In December of 1776, when the Continental Army was fighting for our independence against the best military in the world, outgunned, outmanned, losing battle after battle, standing on the precipice of defeat, all their circumstances conspired to convince them to quit. But under General George Washington’s leadership, they counterattacked. On Christmas Eve, in the dead of night, thousands of men and their supplies had to cross the icy Delaware River, while making barely a sound, just for them to have a chance of success. Then they had to march for miles, some of them without shoes, staining the snow red with their blood. That attack succeeded, and it kept our fathers in the fight until the final victory, and our independence, was won.
In December of 1950, when innumerable Chinese Communists surrounded American forces at Chosin Reservoir in Korea, our uncles and grandpas could have surrendered to the odds, seen the inevitable logic, and given up. The weather was so cold, the troops so ill-supplied, that the Siberian winds froze their hands stiff. But “the Frozen Chosin” chose to do whatever they had to do — even driving nails into their blackened, frostbitten, fingers — so they could still pull the trigger and fight while withdrawing our wounded and our supplies. In one of the greatest tactical retreats in American history, Col. Chesty Puller and the First Marines acted like an immovable rock that wave after wave, division after division, of the Chinese army dashed themselves against, to their destruction. To paraphrase Chesty Puller, those Americans weren’t retreating. They were attacking in a different direction.
Through a total commitment to God and one another, the impossible has become possible throughout American history.
We stand as heirs of that history.

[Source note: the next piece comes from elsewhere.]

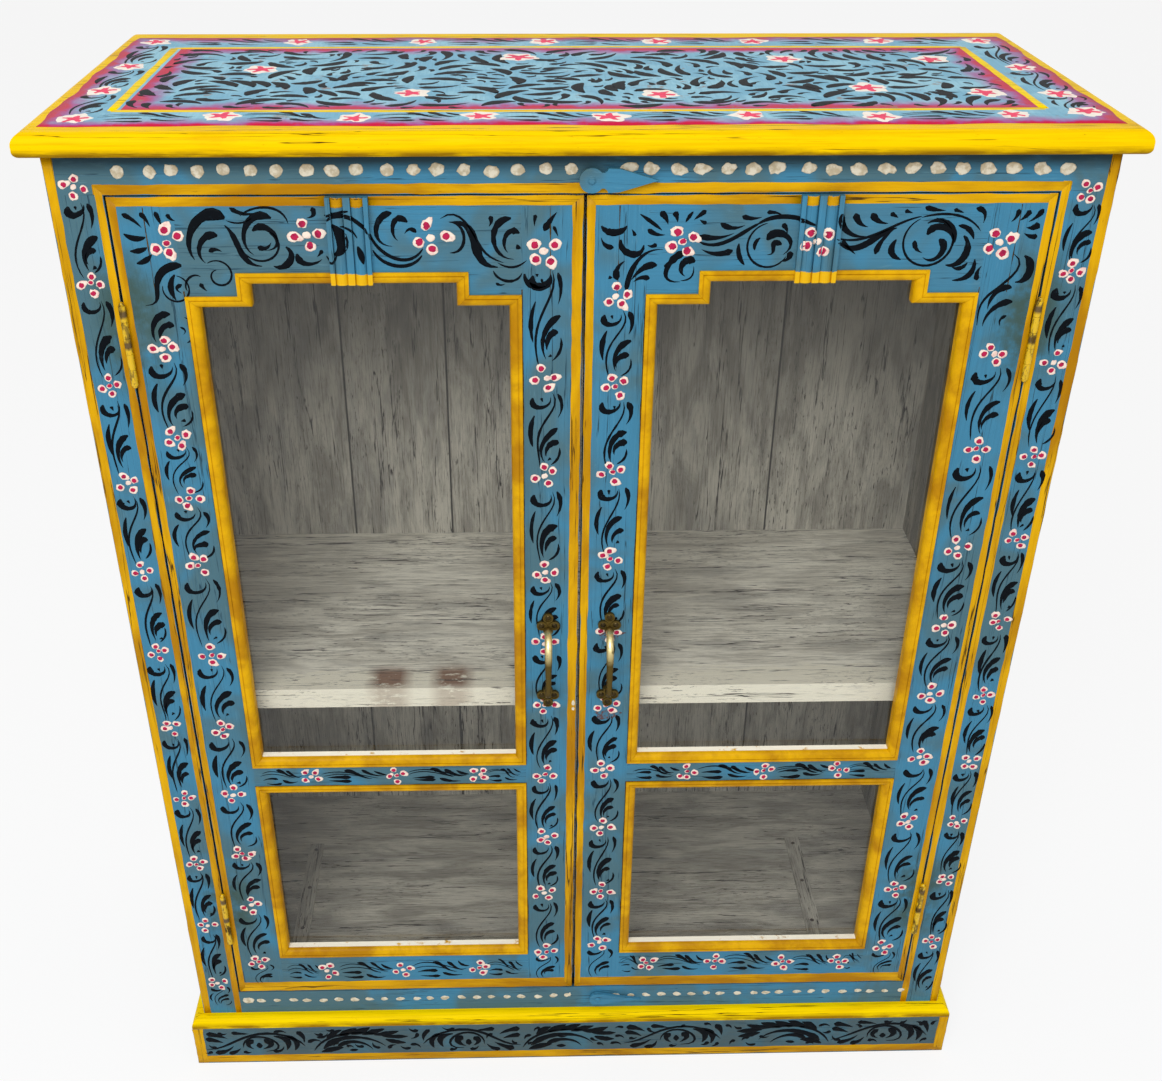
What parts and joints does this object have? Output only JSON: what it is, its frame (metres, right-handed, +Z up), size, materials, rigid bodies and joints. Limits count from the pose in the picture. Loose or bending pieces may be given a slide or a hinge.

Each of us see today impossible situations, in our lives and in our country. We see what look like unbeatable enemies. We know we’re not invincible. We have sometimes faltered and failed.
But we are their children. Their grandchildren. Their countrymen. We don’t have to be perfect to overcome our obstacles. Our country doesn’t have to be perfect for it to be free. It just has to be ours. Because they are us. We are them. Flesh and blood, heart and soul, we stand in the same ranks with them.
When Christ comes, when “the Lord himself will descend from heaven with a shout, with the voice of the archangel, and with the trump of God: and the dead in Christ shall rise first” — when these saints go marching in, they shall lead us on the march home.
Then “we which are alive and remain shall be caught up together with them in the clouds, to meet the Lord in the air: and so shall we ever be with the Lord.”
We await that day. For now we remember them by caring for their graves. By retelling their stories. By cherishing the items and events that made up their lives. They are precious, they are our heritage, and irreplaceable. But God has deposited their greatest treasures somewhere else.
It is in us that they have left their greatest legacy. It is in the posterity for whom they secured the blessings of liberty. For whom they gave the last full measure of devotion.
Let us, on Memorial Day and every day, remember what they lived for in their dying. That we the people, and all that we are, might live. That we might be the living testaments of their strength and their genius, of their beauty and their honor.
How can we better honor their memory than by forging a future they could gladly call their own? A town, a county, and state, in which they would be proud to see their grandchildren and great-grandchildren? A nation, a society, a culture, that proudly bears their imprint even as it tackles the challenges of the next hundred years?
Our future does not have to be a disaster any more than theirs had to be. They would have us do greater things than these, that earned them this hallowed place. They would have us live lives that are worthy of our names, and to pass on a country that we made better, just like they and our forefathers did before us.
To those who say that America’s best days are behind her, to those who proclaim the doom of our people and our civilization, to those who doubt that we can rise to the occasion, they say with one voice, “This is the stem of our victorious stock; fear the native mightiness and fate of them.”
We who are alive here today owe so much to them. And yet I thank God that they were imperfect like us. Because even in that imperfection they gave us much more than we deserved. And one day, may our posterity say the same about us.
It is our turn to ensure that what came before will resemble what comes after. It is our turn to stand guard. It is our time to hold the line. It is our turn to win the battles of our time, so that in their time our children may stand victorious on their fields of battle.